Instructions for the task: Answer with a single number: the count of lines that hold "part".

___ Given material

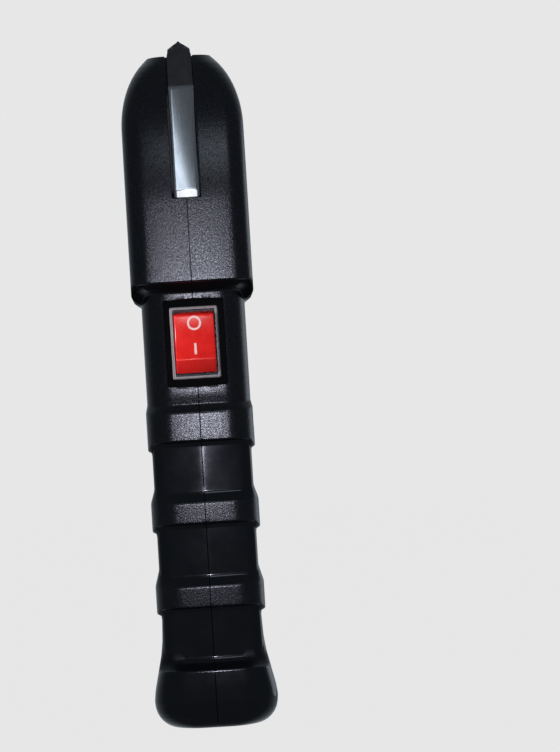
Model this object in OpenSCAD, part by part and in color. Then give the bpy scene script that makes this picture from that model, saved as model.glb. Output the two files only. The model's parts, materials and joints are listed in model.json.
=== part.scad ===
// Cordless heated uncapping knife: a two-shell handle with a rocker switch,
// a steel strip blade over the nose, a heater, one lithium cell and a charging jack.
// The handle stands on its pommel: +Z runs to the blade's point, and the switch faces -Y.

/* [Handle] */
// Length of the handle without the blade's point
body_len = 204; // [200:1:212]
// Width of the head
head_w = 37; // [36:0.5:39]
// Depth of the head, front to back
head_d = 45.6; // [45:0.2:48]
// Width of the neck
neck_w = 31.5; // [31:0.5:33]
// Depth of the neck
neck_d = 37.2; // [37:0.2:38]
// How far the grip's ridges stand out at the front and back
ridge_rise = 1.9; // [1:0.1:2.4]
// Width of the pommel at its widest
pommel_w = 37.3; // [36:0.1:39]
// Wall of the shells
wall = 2.3; // [2:0.1:2.6]

/* [Blade] */
// Width of the steel strip
blade_w = 7.6; // [7:0.1:8]
// Thickness of the strip
blade_t = 1.6; // [1.2:0.1:1.8]
// Side clearance between the strip and its slot
slot_gap = 0.4; // [0.3:0.05:0.6]
// How far the point stands above the nose
point_rise = 4.9; // [3:0.1:8]

/* [Switch] */
// Height of the switch's middle above the pommel's base
switch_z = 116; // [115:0.5:116]
// Width of the bezel
bezel_w = 14.6; // [14.4:0.1:15]
// Length of the bezel
bezel_len = 21.8; // [21.4:0.1:22]
// Tilt of the rocker to each side of level
rocker_tilt = 12; // [8:1:13]
// Tilt of the moving contact to each side of level
contact_tilt = 7; // [5:0.5:7]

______

The solution: 2